Never in a million years did I think that I would be writing this blog nor sharing my experience with perinatal depression. For as long as I can remember I’ve wanted children, if you’ve ever met me you would know that I’m extremely maternal & I’ll be the first person to offer to hold your baby/ smother it in love.
I run birthing classes and I’m a naturopath whose area of interest is fertility, pregnancy and women’s health- so it’s safe to say that I’m heavily invested in this area.
My pregnancy was a complete surprise, it came at a time when we just moved to small isolated town in Tasmania, away from all of our support network .
Unfortunately where we live there are very limited resources available for pregnant women. No pregnancy specific groups, no pregnancy yoga, pilates or even a heated pool (I really love swimming).
In terms of care there are only locum doctors (you see a different GP every visit) and so continuity of care is something that I haven’t experienced. Unfortunately my dreams of a home birth were off the menu, as we live 2.5 hours to the closest maternity hospital and there are no private midwives that will service the area.
Being so isolated, vomiting 8-10x a day for 14 weeks and every fear imaginable around parenthood flooding in, I started to feel very low. I’d experienced periods of feeling low before, but never for such an extended period of time. As a health professional that works in this area, red flags were raising for myself, as I knew that perinatal depression affects up to 20% of Australian women.
So what did I do to help myself?
My first instinct was to “safety net” myself.
I joined a mothers group (I was the only pregnant person there but it was a good place to start). I also started going to the local family and children’s centre, I wanted to be around other pregnant women and other women who have children. “Go where the pregnant people go” was my approach.
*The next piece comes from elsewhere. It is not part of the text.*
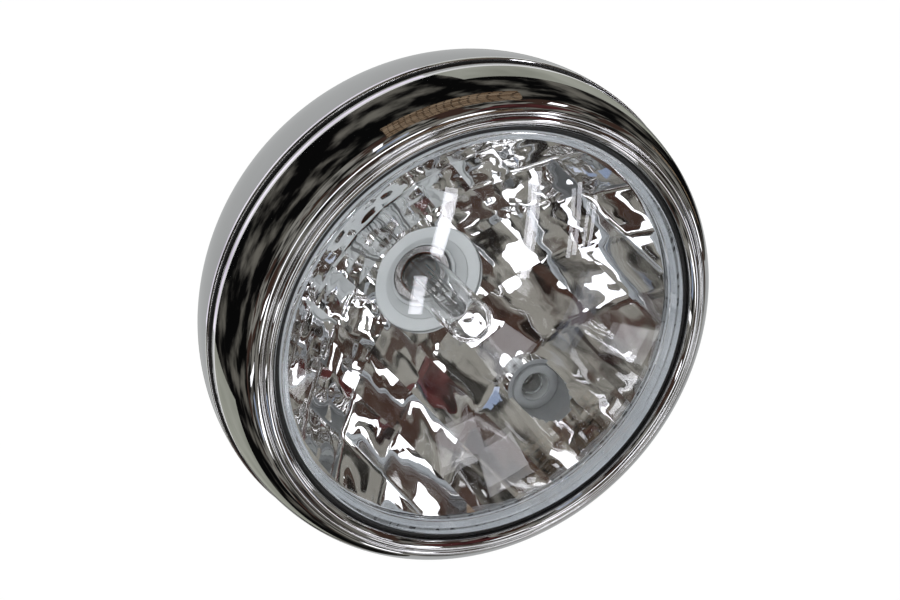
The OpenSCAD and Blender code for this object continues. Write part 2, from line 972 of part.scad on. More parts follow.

I started speaking to a counsellor. This has been an absolute game changer and I truly feel that every expectant parent would benefit from seeing one. Turns out, there is a LOT to unpack in terms of hang ups around parenting and past trauma.
I booked a flight home for my mumma blessing (as none of my family or friends from home had even seen me pregnant). This was something for me to really look forward to and an opportunity to celebrate this pregnancy!
I reached out to my Naturopath network and addressed any underlying nutritional deficiencies I had, as these may have been contributing to my mental state (our feel good hormones are manufactured in the gut). I started taking some pregnancy safe supplements to help with mood support.
I had weekly chats with my family and friends over the phone about what was going on and reached out to my community of friends here. I joined a women’s circle, which has been so helpful in feeling more connected.
I have become very strict with what I expose myself to. Social media accounts that weren’t serving me, I deleted. Well-meaning friends or family who wanted to share their “horror birth stories” I asked politely not to share with me until after my birth. I listen to podcasts that empower pregnant women and normalise natural “uneventful” births.
Making sure I’m getting out in nature every day and moving my body is essential to my happiness.
MOST importantly I admitted to others and myself about how I was feeling.
I knew before pregnancy that having your “tribe “ around you was important, but now in reflection I know that it is VITAL to the well being of the mother and baby. This is something that you can create for yourself.
For a long time I felt so much shame around how I was feeling and didn’t want to acknowledge that I may have peri-natal depression. I felt guilty as so many couples struggle with fertility. It was only when I started being vulnerable with those around me and became proactive around my mental health that I started to feel much better.
I can honestly say that I’m feeling about 80% better then I was before and wanted to share this story, so that if you are feeling like this, you know that you’re NOT alone.
These feelings aren’t something to be ashamed of. They provide us with an opportunity to confront and face our issues, so that we can move into motherhood with an open heart and mind. They also teach us to ask for help and to lean on our community, what better skill is there?